NIL has changed the dynamics of college football in recruiting and retention, but the bottom line is that identifying, recruiting, and retaining the right talent at the right position(s) remains the most important part of winning a CFP championship. Indiana just won a CFP national championship with a good but not better-than-the-teams-they-beat roster, except at one key position: QB. They identified, recruited, and paid a QB who was a force multiplier, and that position is the most important position on the field. That Indiana team was good, but if we looked at recruiting ranking and even draft status, they weren't more talented than Ohio St, Oregon, or Miami, but they did have the best QB. Coaches will have to be more discerning with whom they choose to play QB and make an investment in a force multiplier at that position. The days of building a great team around a game manager QB are gone when it comes to competing for a championship.

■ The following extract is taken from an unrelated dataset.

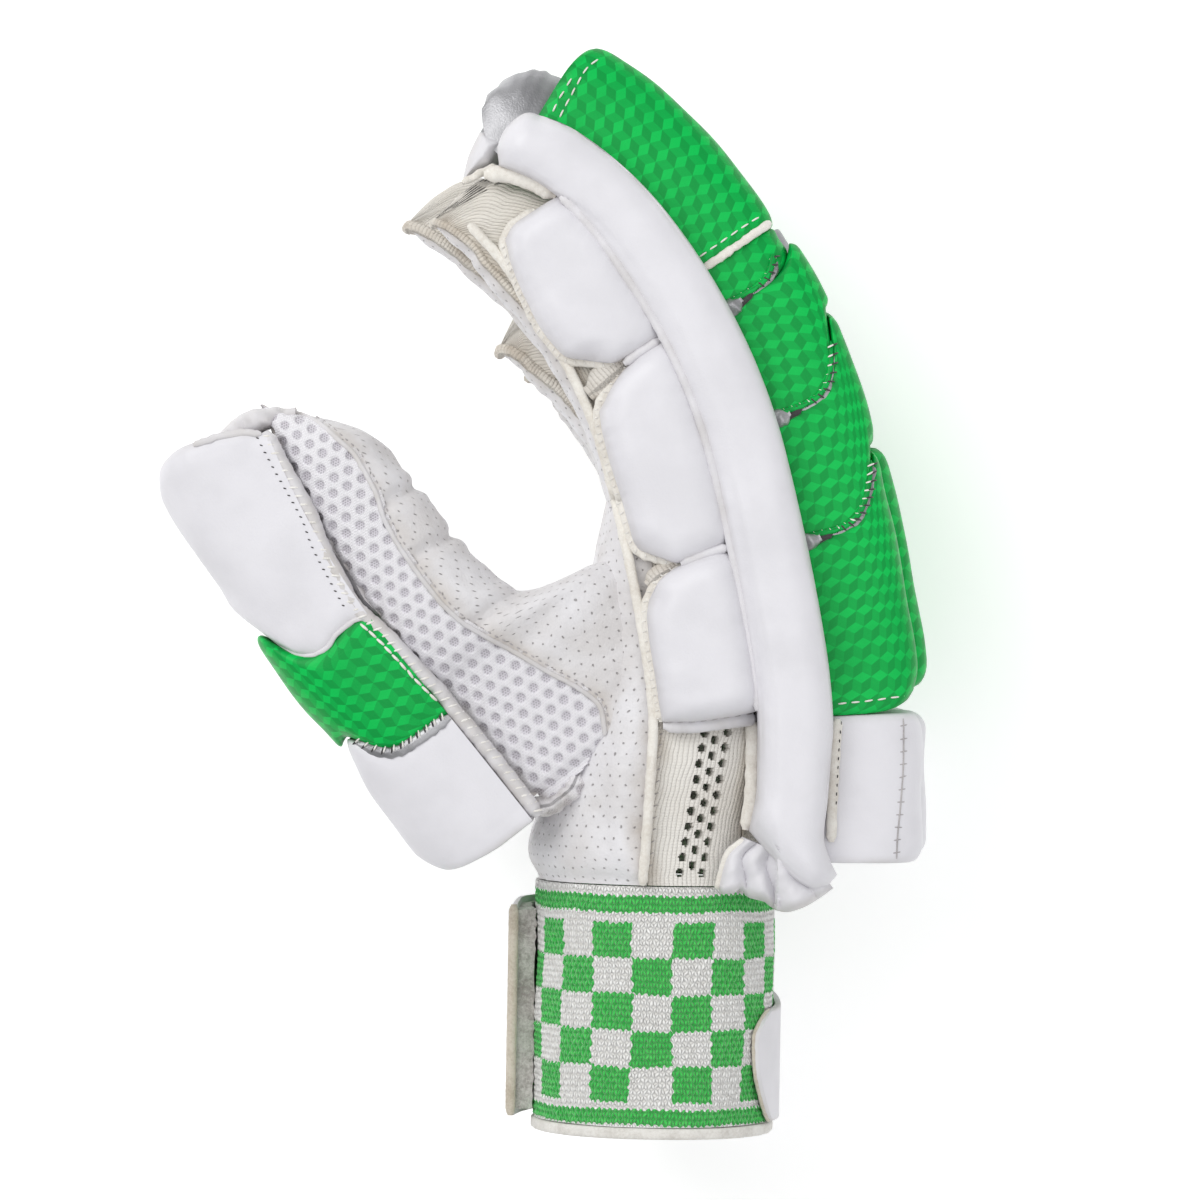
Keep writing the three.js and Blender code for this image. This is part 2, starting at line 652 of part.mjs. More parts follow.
function buildThumb() {
  const leather = toSolid(wall(thumbSections, 140 + SEAM, 390 - SEAM, 12, 0, LEATHER_WALL));
  const mesh = toSolid(wall(thumbSections, 30, 140, 6, 0, LEATHER_WALL));
  add('thumb_leather', fromSolid(leather.subtract(handCore)), 'leather');
  add('thumb_mesh', fromSolid(mesh.subtract(handCore)), 'mesh');
  for (const pad of THUMB_PADS) {
    const s0 = pad.from * THUMB_LENGTH + ROLL_GAP / 2;
    const s1 = pad.to * THUMB_LENGTH - ROLL_GAP / 2;
    const rise = THUMB_RISE * pad.rise;
    const edge = GAP + rise * 0.25;
    const grid = (top) => ROLL_CROWN.map((crown) => steps(180, 0, 6).map((degrees) => {
      const p = squarePoint(3, degrees);
      const n = top ? edge + (rise * crown.rise - edge) * p.z : GAP;
      const slant = (THUMB_SLANT * n) / THUMB_RISE;
      const s = THREE.MathUtils.lerp(s0 + slant, s1 + slant * pad.far, crown.at);
      const half = (THUMB_WIDTH / 2) * crown.width * (top ? 1 : 0.96);
      return thumbGuide(s, n, thumbSection(s / THUMB_LENGTH).centre + half * p.n);
    }));
    const pillow = toSolid(slab(grid(true), grid(false)));
    add(pad.name, fromSolid(pillow.subtract(handCore)), pad.paint);
  }
}

function buildCuff() {
  const tube = steps(-GAP, HEM_HEIGHT + GAP - CUFF_HEIGHT, 3).map(cuffSection);
  add('cuff', wall(tube, 0, 360, 32, 0, CUFF_WALL), 'cuff');
  const hem = [HEM_HEIGHT - CUFF_HEIGHT, -CUFF_HEIGHT].map(cuffSection);
  add('cuff_hem', wall(hem, 0, 360, 32, -HEM_LIP, CUFF_WALL), 'cuff');
}

// The strap runs from its tab on the back, round the little-finger side, to its free end
function buildStrap() {
  const angles = steps(33.75, -191.25, 20);
  const band = (away, shares, low, high) => steps(0, 1, 3).map((v) => shares.map((at) => {
    const height = STRAP_HEIGHT * between(STRAP_SHAPE, 'height', at);
    const s = -STRAP_LOW + height * THREE.MathUtils.lerp(low, high, v);
    const stand = STRAP_STAND_OFF * between(STRAP_SHAPE, 'stand', at);
    const turn = THREE.MathUtils.lerp(angles[0], angles[20], at);
    return ring(cuffSection(s), [turn], -GAP - stand - away)[0];
  }));
  const shares = steps(0, 1, 20);
  add('strap', slab(band(STRAP_WALL, shares, 0, 1), band(0, shares, 0, 1)), 'cuff');
  const end = [0.95, 0.97, 0.99];
  const tape = slab(band(-GAP, end, 0.04, 0.96), band(-GAP - HOOK_WALL, end, 0.04, 0.96));
  add('hook_tape', tape, 'hook');
}

buildHand();
buildSideKnit();
buildStalls();
buildRolls();
buildBar('index_side_bar', INDEX, 1);
buildBar('little_side_bar', LITTLE, -1);
buildSidePads(THUMB_SIDE_PADS, INDEX, 1, SIDE_PAD_RISE);
buildSidePads(LITTLE_SIDE_PADS, LITTLE, -1, BAR_RISE);
buildPiping();
buildGather();
buildThumb();
buildCuff();
buildStrap();

// Rests the glove on the ground plane, with the middle of its outline at the origin
const size = new THREE.Box3().setFromObject(glove);
const middle = size.getCenter(new THREE.Vector3());
glove.position.set(-middle.x, -middle.y, -size.min.z);

export default glove;
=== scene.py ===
from math import cos, pi, radians, sin
import bpy
import numpy as np
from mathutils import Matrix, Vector
from mathutils.bvhtree import BVHTree


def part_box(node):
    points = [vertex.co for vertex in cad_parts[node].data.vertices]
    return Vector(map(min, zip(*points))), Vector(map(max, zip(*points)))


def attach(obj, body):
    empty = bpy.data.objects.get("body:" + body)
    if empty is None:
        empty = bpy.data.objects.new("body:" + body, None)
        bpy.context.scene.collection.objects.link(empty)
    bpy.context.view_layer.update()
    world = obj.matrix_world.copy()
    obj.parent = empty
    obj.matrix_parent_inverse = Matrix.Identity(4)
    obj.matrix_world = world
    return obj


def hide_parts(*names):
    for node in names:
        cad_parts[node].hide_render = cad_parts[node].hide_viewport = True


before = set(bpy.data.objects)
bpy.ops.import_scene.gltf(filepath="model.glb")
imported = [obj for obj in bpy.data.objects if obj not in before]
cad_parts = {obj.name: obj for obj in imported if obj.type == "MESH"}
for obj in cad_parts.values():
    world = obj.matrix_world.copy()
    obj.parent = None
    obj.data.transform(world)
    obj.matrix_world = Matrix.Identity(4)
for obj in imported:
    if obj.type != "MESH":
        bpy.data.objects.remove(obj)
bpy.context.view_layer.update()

# The glove's own sizes, in millimetres, as in the part's source
GAP = 0.35
SIDE_GAP = 1.4
LEATHER_WALL = 1.6
KNIT_WALL = 2.2
HAND_LENGTH = 119
FINGER_PITCH = 23
HAND_HALF = 46
BACK_SINK = 15
STALL_DEPTH = 35
BAR_RISE = 13
SIDE_PAD_WIDTH = 22.5
SIDE_PAD_RISE = 12
THUMB_LENGTH = 134
THUMB_DEPTH = 22
THUMB_WIDTH = 38
THUMB_PLACE = 40
CUFF_HEIGHT = 69
CUFF_DEPTH = 66
CUFF_WIDTH = 76
CUFF_WALL = 3.2
HEM_HEIGHT = 3
HEM_SWELL = 0.5
HEM_SIDES = 32
STRAP_WALL = 2
STRAP_LOW = 65.4
STRAP_HEIGHT = 60
STRAP_LENGTH = 220

# Sizes shared by a shape and its finish, in millimetres
CUFF_STITCH = 1.8
CUFF_ROW = 1.62
CHECK_WIDTH = 11.4
CHECK_HEIGHT = 9.78
CHECK_START = 9.8
CHECK_COLUMNS = 20
CHECK_ROWS = 5
CUFF_STRIPES = [(2.4, 7.0), (60.7, 64.9)]
MESH_PITCH = 4.4
MESH_HOLE = 1.36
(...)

Those budget numbers are only part of the deals . That’s what gets taxed but plenty from the lone star state that is not . Not being bitter just a fact of the times .
Great synopsis Jeff. Retaining top talent is and will continue to be the #1 priority for any team competing and winning the National Championship. All you have to do is look at the makeup of the last few teams that have won it all.
The final and just as important piece: Coaching.
I'd say Kirby and his group are among the top staffs in the country.
Jeff, you don’t talk about the top recruits that stayed a year or two then left for other schools. Look at AD Mitchell, Pops, Burton etc etc. These players helped Georgia have the top recruitment over a few years, they were developed then bolted for that greener pasture ( money). Proud of the guys who stayed and wanted to be part of the Georgia tradition.